Leader Mike Love, the only original member in this seven-piece iteration of the seminal pop band, told the crowd there was “no extra charge for the California-style weather.”
Certainly it was a stark and welcomed contrast to last year’s show when severe storms pushed Gretchen Wilson’s set into the early morning hours of Sunday.
No, Saturday was all sun and stars, and evocations of sand and surf as The Beach Boys delivered a two-hour show packed with their hits.
They opened in surfing mood, hitting the theme in a half-dozen songs before concluding with “Surfin’ Safari,” the first big number of the night, and the first time the audience rose to its feet.
While Love and longtime member Bruce Johnston were the frontmen with Love doing most of the talking, the key to the band’s continued vitality is bringing on musicians who have the depth of skill and experience to realize the Beach Boys’ sound.
Scott Totten, lead guitarist and music director, stepped forward with some, short raucous rock guitar solos that connected groups to rock. He was helped along in that by John Cowsill added a crisp driving beat underneath it.
But it is the full vocal sound, piling as many as six voices together that makes The Beach Boys The Beach Boys, and that was on full display throughout the night even as lead vocals were passed along from Love, who sounds just like he did on the early records, to his son Christian, Johnston and Totten.
Love spoke briefly after that first group of surfing songs, joking about the group’s age, a “used rock band,” he quipped. But a newer song “Still Cruisin’” could be the band’s theme. It had Totten grinding out more contemporary hard rock guitar.  
Randell Kirsch, who plays bass with the band, delivered the soaring vocal line “Don’t Worry Baby.”
The band  then rolled into a string of car related songs, then the band turned reflective including “When I Grow Up” and Love’s more recent song “Cool  Head, Warm Heart.”
Love turned serious as he dedicated “Be True To Your School” to the young volunteers in the City Year program, which serves inner city schools. A number to text a donation appeared on the video screen, which usually displayed hot cars or bikini-clad young women.
“The Warmth of the Sun,” recorded shortly after the assassination of John F. Kennedy followed.
The band honored founding member Carl Wilson with “God Only Knows,” which had the band accompanying a track of Wilson’s lead from the “Pet Sounds” album.
Now the countdown was started. With the show past the halfway mark, it was only a matter of time before certain career highlights were hit.
They did some of their most famous covers of other people’s tunes, “California Dreamin’” and “Do You Want To Dance.”

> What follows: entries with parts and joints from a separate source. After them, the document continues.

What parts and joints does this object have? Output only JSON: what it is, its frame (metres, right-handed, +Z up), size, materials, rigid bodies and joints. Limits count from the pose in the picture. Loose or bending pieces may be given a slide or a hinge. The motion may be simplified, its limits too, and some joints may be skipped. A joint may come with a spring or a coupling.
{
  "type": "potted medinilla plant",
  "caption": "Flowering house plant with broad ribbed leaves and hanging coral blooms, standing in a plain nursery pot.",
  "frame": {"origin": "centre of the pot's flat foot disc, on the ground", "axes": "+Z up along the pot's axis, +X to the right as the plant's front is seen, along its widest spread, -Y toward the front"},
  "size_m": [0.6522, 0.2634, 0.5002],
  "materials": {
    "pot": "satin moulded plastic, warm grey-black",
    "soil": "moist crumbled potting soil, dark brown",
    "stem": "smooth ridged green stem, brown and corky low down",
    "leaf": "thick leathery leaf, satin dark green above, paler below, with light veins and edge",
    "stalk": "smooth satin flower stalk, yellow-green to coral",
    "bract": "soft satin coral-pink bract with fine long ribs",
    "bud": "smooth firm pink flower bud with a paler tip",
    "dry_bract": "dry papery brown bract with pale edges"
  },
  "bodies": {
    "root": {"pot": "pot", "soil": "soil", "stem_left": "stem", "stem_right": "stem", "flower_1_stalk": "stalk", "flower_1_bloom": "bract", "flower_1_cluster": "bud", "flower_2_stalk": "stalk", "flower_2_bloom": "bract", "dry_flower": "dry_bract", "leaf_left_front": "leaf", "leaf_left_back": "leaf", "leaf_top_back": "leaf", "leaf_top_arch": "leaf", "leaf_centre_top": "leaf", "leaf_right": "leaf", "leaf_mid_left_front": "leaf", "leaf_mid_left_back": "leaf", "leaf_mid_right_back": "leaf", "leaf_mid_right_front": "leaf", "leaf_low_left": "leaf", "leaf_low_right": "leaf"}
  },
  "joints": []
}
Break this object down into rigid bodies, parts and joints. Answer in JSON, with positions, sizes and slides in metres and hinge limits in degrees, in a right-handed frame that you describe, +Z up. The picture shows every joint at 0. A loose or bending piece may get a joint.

At this point it was a steady progression of monster hits including “Good Vibrations” and “Kokomo” with the audience on its feet ending with “Fun, Fun Fun.”
They came out for a three-song encore that included a recently re-discovered Mike Love original “Going to the Beach,” and closing with the band’s first hit “Surfin’ USA.”
Among the satisfied fans at Saturday’s show was the Hardy family of Pemberville.
Daughter Olivia Hardy, 20, had made a surf board that was used as a prop  on the Portage 4H float during the fair parade earlier in the week.
Sitting up front they displayed the board and that caught the attention of Mike Love, who had Hardy’s brother Eric bring it forward so more people could see it.
The whole family loves The Beach Boys, her father, David Hardy, said.
They’ve seen them a couple times before in the area, and have never been disappointed.  “We came prepared,” said his wife, Tammy Hardy, That meant bringing a beach ball, that go bounce around and eventually disappeared amidst the crowd.
Tammy Hardy has the band’s “Endless Summer” album which she’s shared with her children, who know all the band’s songs.
While the music is light and fun, she said, it also is very musical with subtle touches that make it special.
For David Hardy the appeal is more basic. “Sun and sand. What’s wrong wit sun and sand?”